Now, artificial intelligence is shifting the curve. So far, much of what we’ve seen falls into the category of AI enhancement: summarising reports, flagging anomalies, accelerating workflows. However, what’s emerging next is more profound: agentic AI, which are software agents that can reason, plan, and act across systems to achieve business goals. While SaaS tools have long helped accountants see what’s going on, and to support workflows, agentic AI will begin to use the data and execute the workflow, replacing much of what accounting software users do today. For that, it needs more than intelligence. It needs tools and infrastructure, and embedded finance is the closest thing there is to a machine-accessible tool to perform financial activity.

Embedded finance: Connecting insight with execution

At its simplest, embedded finance integrates financial products and controls directly into business platforms. This removes the need for switching between accounting software and banking portals, financial actions – like paying a bill, funding a wallet, or setting spend limits – happen within the system of record.

For accountants, this isn’t just about convenience, it’s about tighter control, fewer errors and real-time data. For AI, on the other hand, it’s all of that, but crucially, it’s what unlocks execution.

If an AI agent identifies rising supplier costs, it can initiate a review or payment only if the underlying system allows it. If challenges are spotted in cash flow, an embedded infrastructure enables the response, securing working capital, freezing spend, applying new thresholds in real time.

Accountants as growth enablers

This convergence of AI and EF doesn’t replace the accountant. It enhances them.

Accountants already serve as financial translators interpreting what’s moving through the business and advising on what it means. They manage compliance, cash flow, risk, and investment.

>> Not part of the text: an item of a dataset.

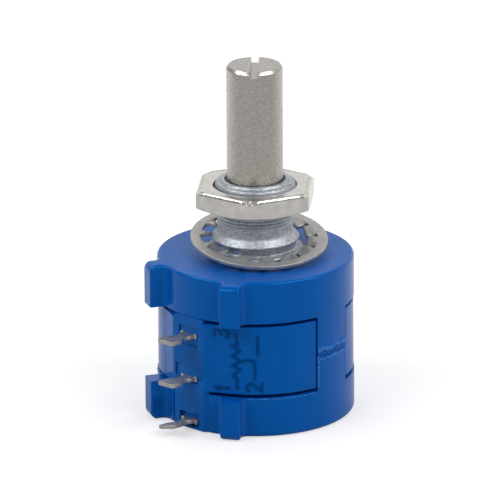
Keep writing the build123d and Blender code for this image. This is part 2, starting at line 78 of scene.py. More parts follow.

In smaller firms, they often handle payments directly, and in larger businesses, they guide the systems and teams that do.

But historically, that advisory function has been constrained by tools that are backward-looking, fragmented, and dependent on after-the-fact reconciliation.

Embedded finance closes those gaps and ensures that financial events are captured cleanly and contextualised instantly. When paired with AI – whether to forecast trends, identify risks, or triage workflows – the accountant becomes a strategic node in a system that can think and act together.  Agentic AI doesn’t just have the potential to reduce workload,it expands the scope of impact. One accountant can advise more clients, internal finance teams can run leaner without sacrificing insight ,and the advice they give is grounded in real-time data and reliable execution.

Navigating the risks

Agentic AI raises new questions: who’s responsible when software initiates a payment? How do we ensure controls aren’t bypassed? What does “authentication” look like when the actor isn’t a person?

Today’s financial systems are designed around humans, not agents. They rely on passwords, approvals, and policies meant for cognitive actors with legal responsibility.

Embedded finance offers a way forward. When designed with APIs and policy logic, EF infrastructure supports:

  • Rolebased permissions

  • Delegation of authority with spend limits

  • Real-time, human-in-the-loop oversight

  • Comprehensive audit trails

In fact, it’s not hard to take an embedded finance solution and make it accessible to agents via protocols such as MCP.

However, the future will require more. We’ll need new protocols to authenticate software actors, and methods to assign liability and trace decision-making across agent ecosystems. Practical deployments would still need to navigate consent management,  strong customer authentication, and existing anti-fraud systems designed to keep out non-human actors (bots).

Accountants, who are already fluent in compliance and control, will play a central role in shaping and applying these frameworks. Actions that have financial, and even legal, consequences need a responsible human in the loop; indeed, this assumption of responsibility, while scary, could become the best protection that accountants have against their job being replaced by AI.

Building the new foundations of trust

Just as embedded finance once reshaped compliance and risk management by bringing financial capability inside software, it now must evolve again to support agentic systems operating at machine speed.

The accountant’s role in this is not to resist change, but to shape it.

By designing controls for agent-mediated activity, advocating for systems that integrate execution with insight, and embracing the tools that turn data into decisions, accountants become more than guardians of the ledger. They become architects of trusted automation.

That’s why AI and embedded finance are not competing trends. They are co-dependent layers of a smarter, faster financial function.

The platforms that win in 2026 won’t simply report. They’ll respond. And the professionals who lead them won’t just interpret the numbers. They’ll design the systems that act on them.